▶ Given task
Below is the data. Give it again, complete and exact.

▶ Material provided
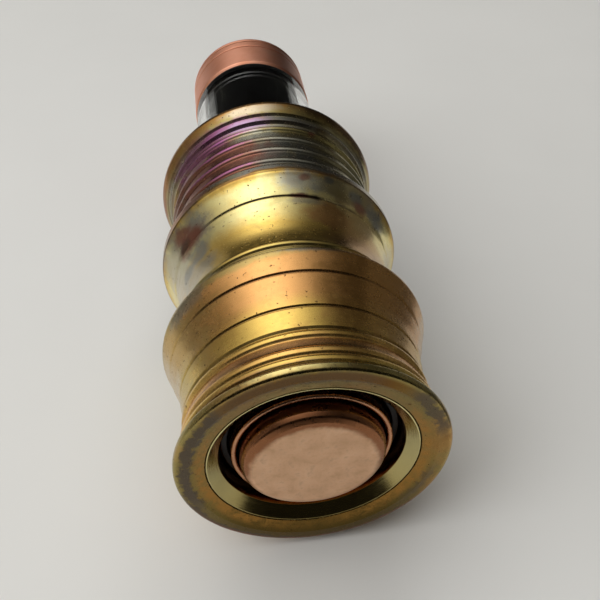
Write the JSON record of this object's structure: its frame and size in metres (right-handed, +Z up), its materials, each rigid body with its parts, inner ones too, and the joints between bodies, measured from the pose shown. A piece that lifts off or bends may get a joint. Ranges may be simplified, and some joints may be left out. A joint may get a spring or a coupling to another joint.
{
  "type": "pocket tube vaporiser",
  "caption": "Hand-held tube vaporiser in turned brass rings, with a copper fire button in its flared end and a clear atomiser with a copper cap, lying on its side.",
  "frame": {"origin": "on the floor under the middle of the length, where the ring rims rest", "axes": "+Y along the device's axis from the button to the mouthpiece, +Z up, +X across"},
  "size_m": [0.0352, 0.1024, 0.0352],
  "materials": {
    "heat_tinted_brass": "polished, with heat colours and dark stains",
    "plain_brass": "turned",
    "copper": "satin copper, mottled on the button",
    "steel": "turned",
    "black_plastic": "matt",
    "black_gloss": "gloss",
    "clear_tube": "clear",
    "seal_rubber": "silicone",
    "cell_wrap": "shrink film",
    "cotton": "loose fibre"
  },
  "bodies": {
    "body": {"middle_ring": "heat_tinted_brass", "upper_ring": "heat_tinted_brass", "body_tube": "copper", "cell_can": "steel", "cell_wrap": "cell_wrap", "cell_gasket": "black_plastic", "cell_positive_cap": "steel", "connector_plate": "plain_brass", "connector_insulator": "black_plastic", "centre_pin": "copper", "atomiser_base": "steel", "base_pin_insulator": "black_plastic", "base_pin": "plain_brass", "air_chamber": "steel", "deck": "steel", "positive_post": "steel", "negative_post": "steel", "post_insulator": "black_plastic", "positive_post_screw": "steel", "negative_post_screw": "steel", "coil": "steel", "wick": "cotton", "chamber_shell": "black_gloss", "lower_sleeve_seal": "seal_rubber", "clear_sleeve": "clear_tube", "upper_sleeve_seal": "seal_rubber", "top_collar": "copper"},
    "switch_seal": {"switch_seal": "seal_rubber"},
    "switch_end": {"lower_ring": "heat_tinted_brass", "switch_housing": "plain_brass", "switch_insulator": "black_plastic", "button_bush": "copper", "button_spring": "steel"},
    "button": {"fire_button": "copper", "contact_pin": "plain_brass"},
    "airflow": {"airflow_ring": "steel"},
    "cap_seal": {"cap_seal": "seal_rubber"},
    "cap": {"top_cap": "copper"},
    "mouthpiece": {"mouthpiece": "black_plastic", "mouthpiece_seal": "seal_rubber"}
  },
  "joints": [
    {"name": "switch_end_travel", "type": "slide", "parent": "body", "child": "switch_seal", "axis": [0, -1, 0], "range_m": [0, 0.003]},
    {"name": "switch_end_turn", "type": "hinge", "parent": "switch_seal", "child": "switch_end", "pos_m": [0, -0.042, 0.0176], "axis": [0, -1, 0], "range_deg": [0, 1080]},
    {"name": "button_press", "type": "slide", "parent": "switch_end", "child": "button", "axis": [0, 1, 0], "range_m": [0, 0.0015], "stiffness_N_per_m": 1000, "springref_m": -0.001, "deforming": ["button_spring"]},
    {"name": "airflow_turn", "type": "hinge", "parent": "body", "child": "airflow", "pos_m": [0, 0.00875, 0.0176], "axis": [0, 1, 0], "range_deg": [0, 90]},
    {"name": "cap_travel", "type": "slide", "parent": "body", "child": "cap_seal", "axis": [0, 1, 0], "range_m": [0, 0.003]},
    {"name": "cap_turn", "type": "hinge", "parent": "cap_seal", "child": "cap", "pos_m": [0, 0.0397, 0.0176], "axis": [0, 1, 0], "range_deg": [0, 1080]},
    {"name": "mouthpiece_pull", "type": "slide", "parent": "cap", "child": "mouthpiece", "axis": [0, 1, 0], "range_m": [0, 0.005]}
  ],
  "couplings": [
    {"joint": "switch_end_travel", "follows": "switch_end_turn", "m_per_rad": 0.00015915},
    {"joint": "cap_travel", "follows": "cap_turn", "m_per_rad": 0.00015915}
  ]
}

▶ Result of the task
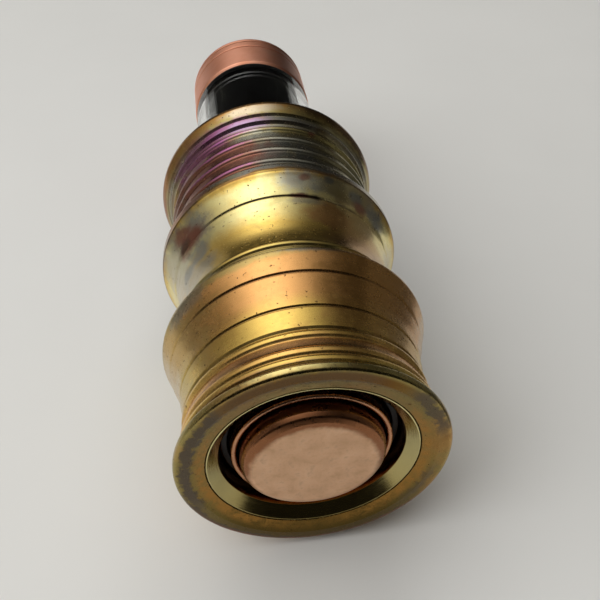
Write the JSON record of this object's structure: its frame and size in metres (right-handed, +Z up), its materials, each rigid body with its parts, inner ones too, and the joints between bodies, measured from the pose shown. A piece that lifts off or bends may get a joint. Ranges may be simplified, and some joints may be left out. A joint may get a spring or a coupling to another joint.
{
  "type": "pocket tube vaporiser",
  "caption": "Hand-held tube vaporiser in turned brass rings, with a copper fire button in its flared end and a clear atomiser with a copper cap, lying on its side.",
  "frame": {"origin": "on the floor under the middle of the length, where the ring rims rest", "axes": "+Y along the device's axis from the button to the mouthpiece, +Z up, +X across"},
  "size_m": [0.0352, 0.1024, 0.0352],
  "materials": {
    "heat_tinted_brass": "polished, with heat colours and dark stains",
    "plain_brass": "turned",
    "copper": "satin copper, mottled on the button",
    "steel": "turned",
    "black_plastic": "matt",
    "black_gloss": "gloss",
    "clear_tube": "clear",
    "seal_rubber": "silicone",
    "cell_wrap": "shrink film",
    "cotton": "loose fibre"
  },
  "bodies": {
    "body": {"middle_ring": "heat_tinted_brass", "upper_ring": "heat_tinted_brass", "body_tube": "copper", "cell_can": "steel", "cell_wrap": "cell_wrap", "cell_gasket": "black_plastic", "cell_positive_cap": "steel", "connector_plate": "plain_brass", "connector_insulator": "black_plastic", "centre_pin": "copper", "atomiser_base": "steel", "base_pin_insulator": "black_plastic", "base_pin": "plain_brass", "air_chamber": "steel", "deck": "steel", "positive_post": "steel", "negative_post": "steel", "post_insulator": "black_plastic", "positive_post_screw": "steel", "negative_post_screw": "steel", "coil": "steel", "wick": "cotton", "chamber_shell": "black_gloss", "lower_sleeve_seal": "seal_rubber", "clear_sleeve": "clear_tube", "upper_sleeve_seal": "seal_rubber", "top_collar": "copper"},
    "switch_seal": {"switch_seal": "seal_rubber"},
    "switch_end": {"lower_ring": "heat_tinted_brass", "switch_housing": "plain_brass", "switch_insulator": "black_plastic", "button_bush": "copper", "button_spring": "steel"},
    "button": {"fire_button": "copper", "contact_pin": "plain_brass"},
    "airflow": {"airflow_ring": "steel"},
    "cap_seal": {"cap_seal": "seal_rubber"},
    "cap": {"top_cap": "copper"},
    "mouthpiece": {"mouthpiece": "black_plastic", "mouthpiece_seal": "seal_rubber"}
  },
  "joints": [
    {"name": "switch_end_travel", "type": "slide", "parent": "body", "child": "switch_seal", "axis": [0, -1, 0], "range_m": [0, 0.003]},
    {"name": "switch_end_turn", "type": "hinge", "parent": "switch_seal", "child": "switch_end", "pos_m": [0, -0.042, 0.0176], "axis": [0, -1, 0], "range_deg": [0, 1080]},
    {"name": "button_press", "type": "slide", "parent": "switch_end", "child": "button", "axis": [0, 1, 0], "range_m": [0, 0.0015], "stiffness_N_per_m": 1000, "springref_m": -0.001, "deforming": ["button_spring"]},
    {"name": "airflow_turn", "type": "hinge", "parent": "body", "child": "airflow", "pos_m": [0, 0.00875, 0.0176], "axis": [0, 1, 0], "range_deg": [0, 90]},
    {"name": "cap_travel", "type": "slide", "parent": "body", "child": "cap_seal", "axis": [0, 1, 0], "range_m": [0, 0.003]},
    {"name": "cap_turn", "type": "hinge", "parent": "cap_seal", "child": "cap", "pos_m": [0, 0.0397, 0.0176], "axis": [0, 1, 0], "range_deg": [0, 1080]},
    {"name": "mouthpiece_pull", "type": "slide", "parent": "cap", "child": "mouthpiece", "axis": [0, 1, 0], "range_m": [0, 0.005]}
  ],
  "couplings": [
    {"joint": "switch_end_travel", "follows": "switch_end_turn", "m_per_rad": 0.00015915},
    {"joint": "cap_travel", "follows": "cap_turn", "m_per_rad": 0.00015915}
  ]
}